PELL Act supporters also argue that the 150% of federal poverty threshold is important because of federal policy regarding repayment of federally supported student loans. Below that level, students are not expected to repay their loans. The more students’ incomes exceed that level, the more they’re required to pay. PELL Act supporters argue that it’s appropriate to expect that programs supported by Pell Grants can increase their graduates’ earnings by enough that they can be appropriately expected to start paying back their student loans.

Supporters of the Jobs to Compete Act’s particular outcome approach argue the most relevant earnings requirement is that there is a meaningful increase over what that person was making before. They suggest this approach is especially warranted because students’ prior earnings can vary from less than $10,000 per year to more than $50,000 per year. They argue that, if a student was only earning $10,000 per year before, and is earning $12,000 per year just six months after completing the program, that’s still a success even if they remain below the 150% of federal poverty threshold of $21,870.

Case Against

Opponents generally fall into one of two opposite camps—that the proposed outcome requirements are (1) too high or (2) they are too low. Those arguing they are too high first observe that the new Gainful Employment Rule will provide sufficient assurance of success in placing students in higher paying jobs. Adding further outcome requirements is overkill, they argue, that will limit accessibility too much. In fact, some suggest the additional earnings requirements are counter-productive because they will create an incentive to discriminate. They suggest programs are likely to conclude that the most disadvantaged students—including lower income, women, and people of color—will have the hardest time meeting the earnings requirements. The result may be that programs will admit few of those students because they believe these students will have difficulty meeting the earnings requirements.

Opponents who argue the outcome requirements are too high also observe that program graduates will get the benefits of higher earnings over the remainder of their entire career, not to mention the benefits to their employers and society. For example, some suggest three years is too short a period to expect a full return on the tuition and fees investment in the case of the PELL Act. In the case of the Jobs to Compete Act, they suggest six months is too short a time to expect a 20% increase over what they were earning before entering the program. These opponents suggest the Gainful Employment rule is more than sufficient. If additional earnings increases beyond that are required, they suggest, the amount by which earnings must increase should be lower, or the time for achieving those gains should be longer, or both.

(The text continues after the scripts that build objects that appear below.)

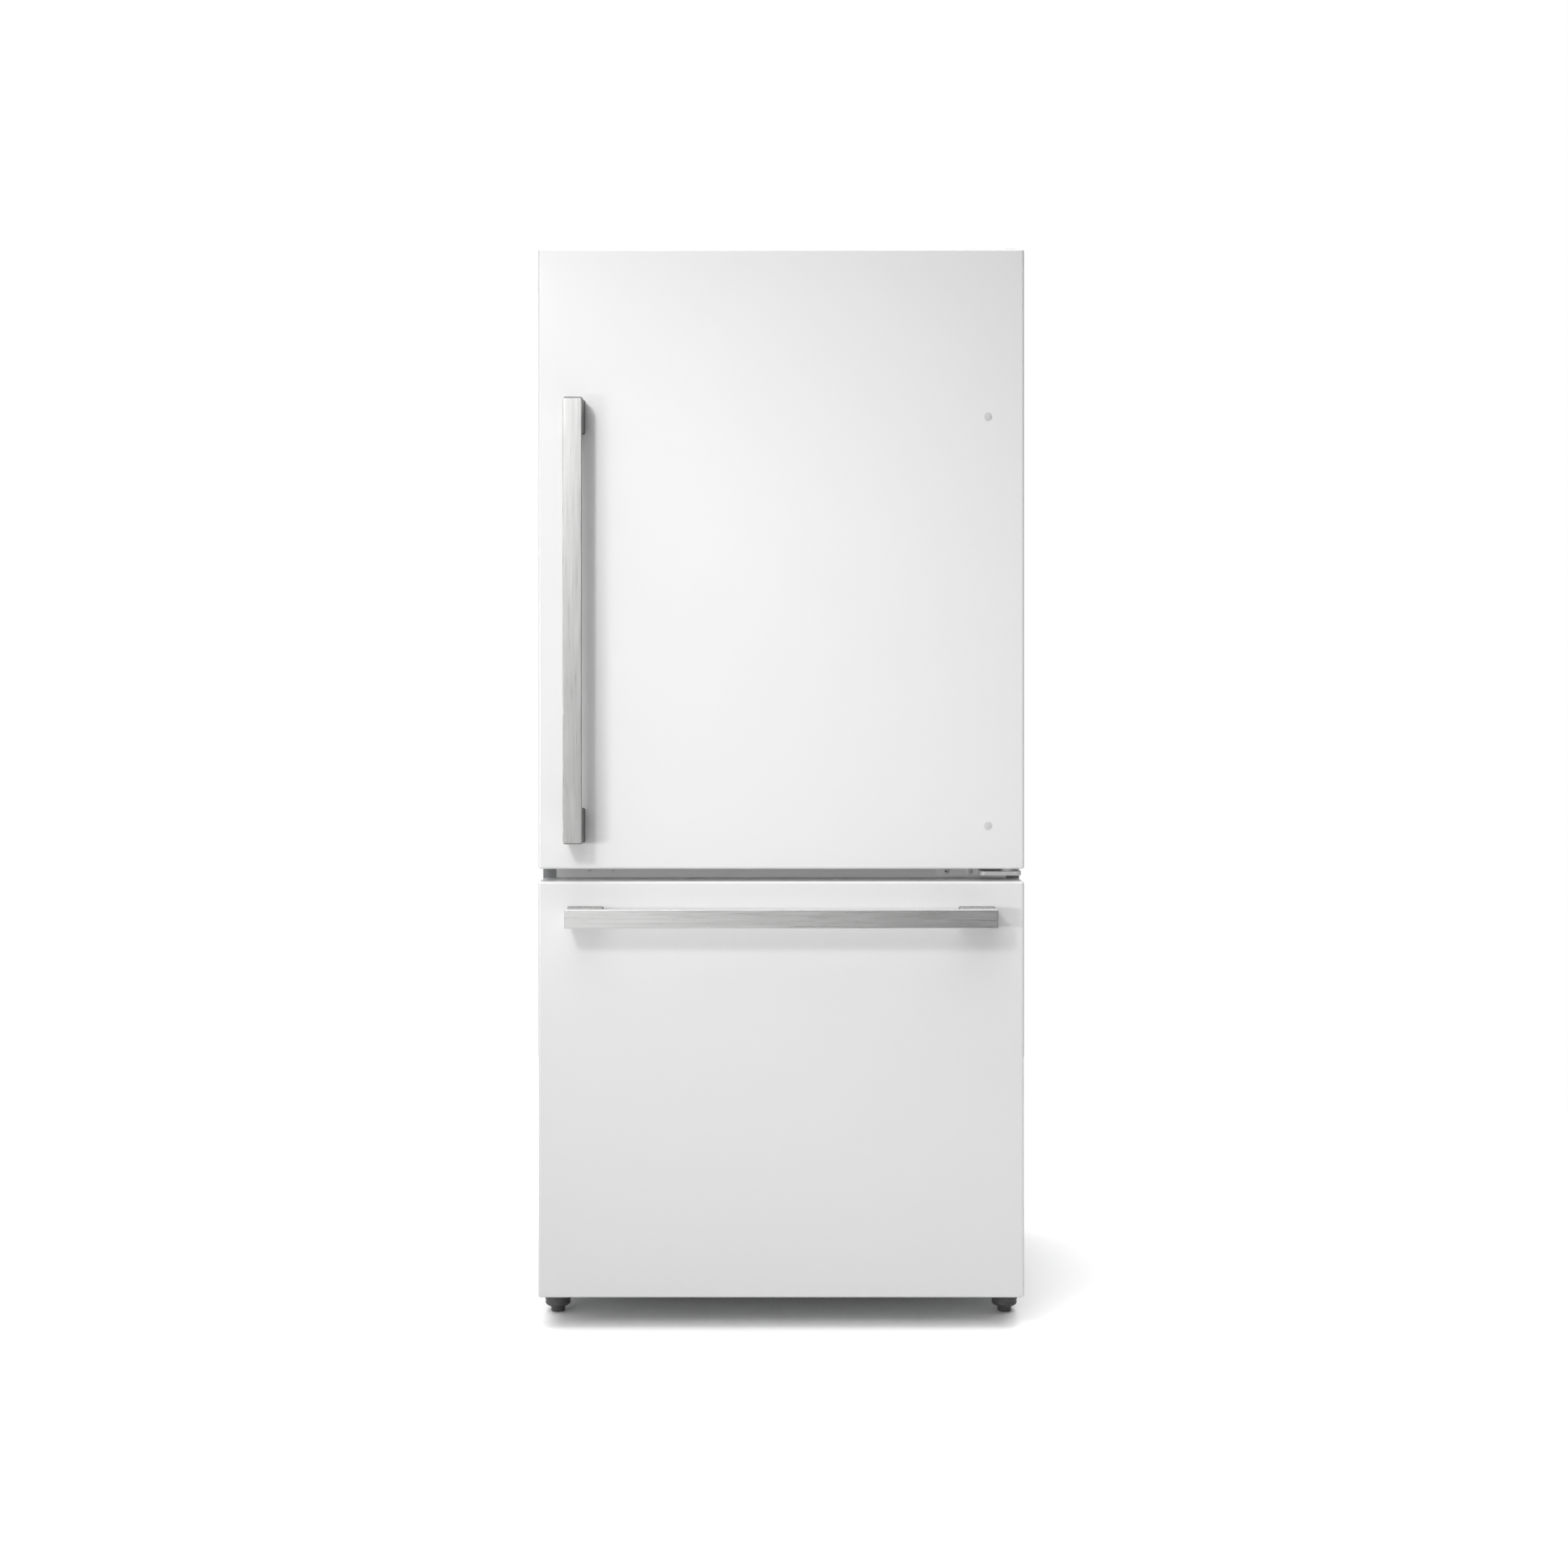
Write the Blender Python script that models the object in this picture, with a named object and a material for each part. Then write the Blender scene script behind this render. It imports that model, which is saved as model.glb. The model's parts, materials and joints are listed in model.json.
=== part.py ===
"""Bottom-freezer refrigerator: one hinged fridge door over one pull-out freezer drawer.

Metres, +Z up. The front faces -Y, and +X is on the right seen from the front. The origin is on the
floor, under the middle of the whole object. Every object is one physical piece, named as a person
would name it. Pieces that move together hang on one empty, which stands on their joint's axis.
"""
import math

import bmesh
import bpy
from mathutils import Matrix, Vector

# ---------------------------------------------------------------- driving dimensions
GAP = 0.0003            # clearance between pieces that touch or fit into each other
SHEET = 0.0012          # steel sheet of the cabinet
PLASTIC = 0.0015        # wall of the moulded liners

SIDE_X = 0.395          # outer face of a cabinet side
FRONT_Y = -0.230        # front face of the cabinet's flanges
BACK_Y = 0.3682         # rear edge of the cabinet's sides
REAR_Y = 0.370          # outer face of the machine cover, the rearmost face
BOTTOM_Z = 0.040
TOP_Z = 1.750
FLANGE = 0.022          # width of the folded front edge of the cabinet
LINER_FLANGE_X = SIDE_X - FLANGE - GAP

FRIDGE_X = 0.350        # half width of the fridge compartment
FRIDGE_BACK_Y = 0.320
FRIDGE_Z = (0.772, 1.678)
FREEZER_X = 0.335       # half width of the freezer compartment
FREEZER_BACK_Y = 0.310
FREEZER_Z = (0.110, 0.702)
HUMP_Y = 0.140          # the machine compartment takes the freezer's lower rear corner
HUMP_Z = 0.285
MACHINE_Y = 0.180
MACHINE_Z = 0.245

DOOR_X = 0.394
DOOR_FRONT_Y = -0.313
DOOR_BACK_Y = -0.245    # rear edge of the door's steel skin
DOOR_SHEET = 0.001
DOOR_EDGE_R = 0.004
DOOR_Z = (0.7473, 1.7526)
DRAWER_Z = (0.052, 0.727)
LINER_BACK_Y = -0.243   # flat rear face of the door and drawer liners
GASKET_X = 0.371
HINGE = (0.372, -0.270)
PIN_R = 0.005

HANDLE_Y = -0.370       # front face of the handle bars
BAR_DEPTH = 0.010
BAR_WIDTH = 0.030
POST_LENGTH = 0.060
DOOR_BAR_X = (-0.3485, -0.3185)
DOOR_BAR_Z = (0.7905, 1.507)
DRAWER_BAR_X = 0.346
DRAWER_BAR_Z = (0.657, 0.687)

CRISPER_COVER_Z = 0.987
SHELF_Z = (1.215, 1.440)
LEDGE_X = (0.341, 0.3505)
LEDGE_Y = (-0.105, 0.300)
LEDGE_HEIGHT = 0.0125
BIN_X = (-0.302, 0.302)
BIN_REAR_Y = -0.2425
BIN_WALL = 0.0025
CRISPER_Z = (0.777, 0.982)
CRISPER_Y = (-0.108, 0.262)
SLIDER_X = 0.175
BASKET_Z = (0.125, 0.477)
TRAY_Z = (0.492, 0.569)
RAIL_Z = 0.460
FOOT = (0.373, -0.202)
ROLLER = (0.362, 0.310)
ROLLER_R = 0.020
FAN_X = 0.040           # middle plane of the condenser fan
CONDENSER_FAN = (FAN_X, 0.275, 0.142)
EVAPORATOR_FAN = (0.0, 0.247, 0.600)
BLADE = 0.0008          # half thickness of a fan blade
DAIRY_PIVOT = (0.0, -0.238, 1.5275)


# ---------------------------------------------------------------- modelling tools
def clear_scene():
    for obj in list(bpy.data.objects):
        bpy.data.objects.remove(obj, do_unlink=True)


def material(name, colour, roughness, metallic=0.0):
    mat = bpy.data.materials.new(name)
    mat.use_nodes = True
    shader = mat.node_tree.nodes["Principled BSDF"]
    shader.inputs["Base Color"].default_value = (*colour, 1.0)
    shader.inputs["Roughness"].default_value = roughness
    shader.inputs["Metallic"].default_value = metallic
    mat.diffuse_color = (*colour, 1.0)
    return mat


def block(x, y, z, radius=0.0, segments=2, chosen=None):
    """Box between the pairs x, y and z; the chosen edges, or all of them, are rounded."""
    bm = bmesh.new()
    bmesh.ops.create_cube(bm, size=1.0)
    for vert in bm.verts:
        vert.co = Vector((x[vert.co.x > 0], y[vert.co.y > 0], z[vert.co.z > 0]))
    if radius:
        edges = [edge for edge in bm.edges if chosen is None or chosen(edge)]
        bmesh.ops.bevel(bm, geom=edges, offset=radius, segments=segments, profile=0.5, affect="EDGES")
    return bm


def along(axis):
    """Chooser for the edges of a block that run along one axis, 0, 1 or 2."""
    def test(edge):
        run = edge.verts[1].co - edge.verts[0].co
        return abs(run[axis]) > 0.9 * run.length
    return test


def on_face(axis, value):
    """Chooser for the edges of a block that border its face at the given coordinate."""
    def test(edge):
        return all(abs(vert.co[axis] - value) < 1e-6 for vert in edge.verts)
    return test


AXIS_TURN = {
    "x": Matrix(((0, 0, 1), (1, 0, 0), (0, 1, 0))),
    "y": Matrix(((0, 1, 0), (0, 0, 1), (1, 0, 0))),
    "z": Matrix.Identity(3),
}


def turned(profile, centre, axis="z", sides=24):
    """Solid of revolution; the profile is a list of (radius, height), from low to high."""
    bm = bmesh.new()
    turn = AXIS_TURN[axis]
    rings = []
    for radius, height in profile:
        if radius == 0.0:
            ring = [bm.verts.new(turn @ Vector((0, 0, height)) + Vector(centre))]
        else:
            angles = [2 * math.pi * i / sides for i in range(sides)]
            spots = [Vector((radius * math.cos(a), radius * math.sin(a), height)) for a in angles]
            ring = [bm.verts.new(turn @ spot + Vector(centre)) for spot in spots]
        rings.append(ring)
    for low, high in zip(rings, rings[1:]):
        for i in range(sides):
            j = (i + 1) % sides
            corners = [low[i % len(low)], low[j % len(low)], high[j % len(high)], high[i % len(high)]]
            bm.faces.new(list(dict.fromkeys(corners)))
    for ring in (rings[0], rings[-1]):
        if len(ring) > 1:
            bm.faces.new(ring)
    bmesh.ops.recalc_face_normals(bm, faces=bm.faces)
    return bm


def rod(centre, radius, span, axis="z", sides=24):
    """Plain cylinder from span[0] to span[1] along its axis, measured from the centre."""
    return turned([(radius, span[0]), (radius, span[1])], centre, axis, sides)


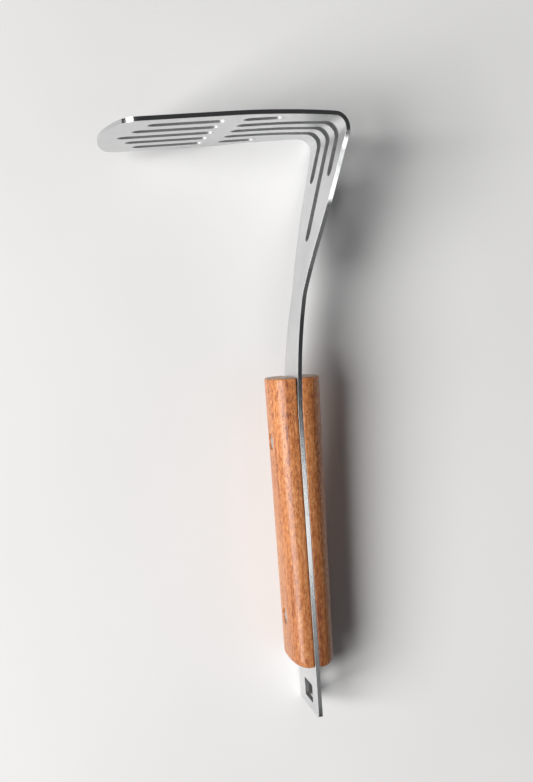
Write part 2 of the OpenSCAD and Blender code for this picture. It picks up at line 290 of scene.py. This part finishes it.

Opponents who believe the earnings requirements are too high frequently point to recent research conducted by the Urban Institute which found that only 21% of workforce programs overall would meet the PELL Act’s outcome requirements. For-profit career development courses fared even more poorly than the overall figures, with only 8% meeting the earnings requirements. Workforce development programs offered by public institutions, mostly community colleges, fared better with 81% meeting the PELL Act’s earnings requirement.

Although the study did not examine the more recently introduced Jobs to Compete Act, many argue even fewer would qualify under its earnings requirements. With the short six-month window by which graduates would need to show a 20% increase in their earnings, along with the requirement that within 18 months they earn more than median earnings for 25–34-year-old high school graduates, they contend even fewer than 21% of programs would qualify.

Finally, those who argue the proposed outcome requirements are too stringent also note that similar requirements are not made of college degrees eligible for Pell Grants. It’s unfair, they suggest, to require job placement and earnings increases of career development programs that many majors at many four-year colleges couldn’t meet though they are Pell eligible.

Other opponents argue the proposed performance requirements are too low. If the educational program is geared specifically toward quickly placing people in higher paying jobs, they reason, then they should be able to demonstrate the ability to do that to be Pell eligible. They reason that the biggest earnings boost should come right after gaining the new skills and qualification. For example, some argue programs should be able to demonstrate more than just barely meeting the PELL Act requirement that, within three years, earnings be more than 150% of the federal poverty level by the amount the program costs. Similarly, some argue the Jobs to Compete Act’s requirement of a 20% increase in earnings six months after completing a program isn’t enough to justify paying $15,000 or $20,000 for a program. They argue this is especially true if the graduates are only earning, for example, $4,000 more per year (if they were making $20,000 before the program and $24,000 within six months of completion, they would still meet the 20% increase requirement). Opponents to this earnings requirement also note examples like the one above make it clear the requirement is too low when one considers the student may in fact be worse off financially because many would now be carrying close to $15,000 or $20,000 of student loan debt.

There are also those who support performance measures generally but oppose other specifics in the two proposed approaches. Some like the increasing-earnings-more-than-it-costs approach in the PELL Act but argue the inclusion of the 150% of the federal poverty level (currently $21,870) is an inappropriate floor given there is such variation in how much participants were making prior to the program.

Some critics of the earning-more-than-before approach in the Jobs to Compete Act argue establishing the same percentage increase in earnings requirement regardless of how much the program costs doesn’t make sense. A person who completes a $20,000 CCL program should see a higher percentage increase in earnings than one who completes a $5,000 program, especially since they will likely have more in student loans to repay.